(begin)
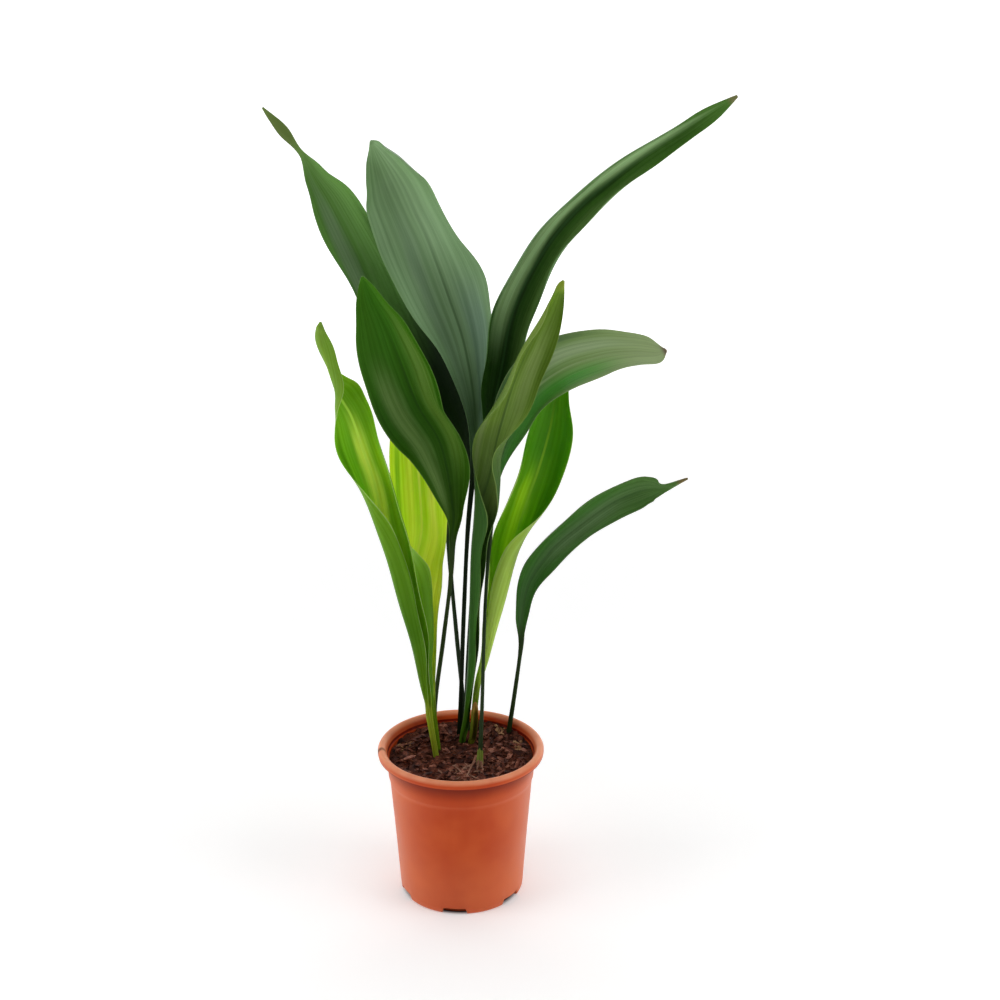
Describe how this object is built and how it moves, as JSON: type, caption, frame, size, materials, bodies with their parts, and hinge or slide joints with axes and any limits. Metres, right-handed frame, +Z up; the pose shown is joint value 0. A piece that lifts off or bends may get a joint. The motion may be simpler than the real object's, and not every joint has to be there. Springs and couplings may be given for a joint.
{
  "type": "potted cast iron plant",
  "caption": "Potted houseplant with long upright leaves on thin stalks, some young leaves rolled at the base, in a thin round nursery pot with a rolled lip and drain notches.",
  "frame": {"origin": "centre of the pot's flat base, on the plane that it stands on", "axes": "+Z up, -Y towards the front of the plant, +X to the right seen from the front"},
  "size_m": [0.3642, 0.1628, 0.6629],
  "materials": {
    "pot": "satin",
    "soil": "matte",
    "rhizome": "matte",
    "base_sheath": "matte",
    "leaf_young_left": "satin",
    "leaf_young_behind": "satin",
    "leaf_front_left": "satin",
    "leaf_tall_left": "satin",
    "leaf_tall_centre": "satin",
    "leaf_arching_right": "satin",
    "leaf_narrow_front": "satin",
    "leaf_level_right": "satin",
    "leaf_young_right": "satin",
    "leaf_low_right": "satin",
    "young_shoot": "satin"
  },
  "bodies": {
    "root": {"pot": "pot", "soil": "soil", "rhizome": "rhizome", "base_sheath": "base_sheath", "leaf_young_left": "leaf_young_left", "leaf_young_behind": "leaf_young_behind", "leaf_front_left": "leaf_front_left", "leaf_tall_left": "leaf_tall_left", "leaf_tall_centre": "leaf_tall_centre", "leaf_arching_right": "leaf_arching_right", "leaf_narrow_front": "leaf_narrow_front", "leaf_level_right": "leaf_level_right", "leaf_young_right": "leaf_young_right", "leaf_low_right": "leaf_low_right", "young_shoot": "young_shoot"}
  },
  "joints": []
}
(end)
**Work instructions**.
Write down only the number of lines that contain the string "joints" in the listing.

**Written response**.
2